> DIRECTIONS FOR THIS TASK: Each line of the listing that contains the word "origin" is to be copied.

> SUPPLIED MATERIAL:
____

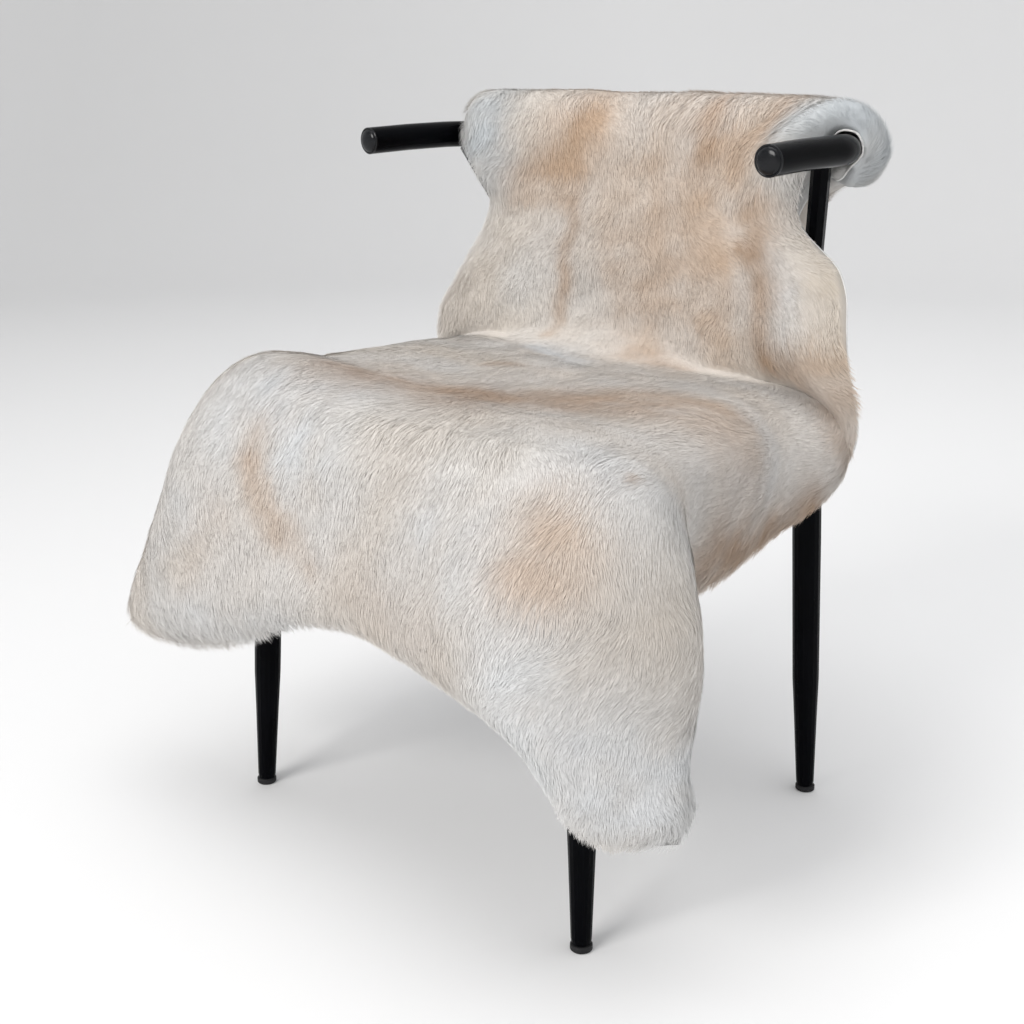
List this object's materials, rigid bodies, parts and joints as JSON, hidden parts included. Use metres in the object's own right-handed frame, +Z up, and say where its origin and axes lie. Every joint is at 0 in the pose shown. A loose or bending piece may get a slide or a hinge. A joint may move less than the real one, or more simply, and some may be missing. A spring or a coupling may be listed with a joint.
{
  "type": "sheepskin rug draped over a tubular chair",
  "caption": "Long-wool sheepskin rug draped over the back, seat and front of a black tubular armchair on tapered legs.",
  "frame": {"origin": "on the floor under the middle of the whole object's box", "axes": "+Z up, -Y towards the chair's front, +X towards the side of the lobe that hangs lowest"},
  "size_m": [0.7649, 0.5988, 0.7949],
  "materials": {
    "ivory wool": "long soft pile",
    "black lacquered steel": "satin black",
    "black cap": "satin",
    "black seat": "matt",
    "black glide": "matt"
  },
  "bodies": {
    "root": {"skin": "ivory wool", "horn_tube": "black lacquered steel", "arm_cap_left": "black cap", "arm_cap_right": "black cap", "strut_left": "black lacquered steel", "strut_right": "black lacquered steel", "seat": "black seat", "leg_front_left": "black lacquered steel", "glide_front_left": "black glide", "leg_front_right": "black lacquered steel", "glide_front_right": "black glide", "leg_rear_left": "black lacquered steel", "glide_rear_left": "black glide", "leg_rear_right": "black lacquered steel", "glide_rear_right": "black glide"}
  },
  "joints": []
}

____

> TASK SOLUTION:
List this object's materials, rigid bodies, parts and joints as JSON, hidden parts included. Use metres in the object's own right-handed frame, +Z up, and say where its origin and axes lie. Every joint is at 0 in the pose shown. A loose or bending piece may get a slide or a hinge. A joint may move less than the real one, or more simply, and some may be missing. A spring or a coupling may be listed with a joint.
  "frame": {"origin": "on the floor under the middle of the whole object's box", "axes": "+Z up, -Y towards the chair's front, +X towards the side of the lobe that hangs lowest"},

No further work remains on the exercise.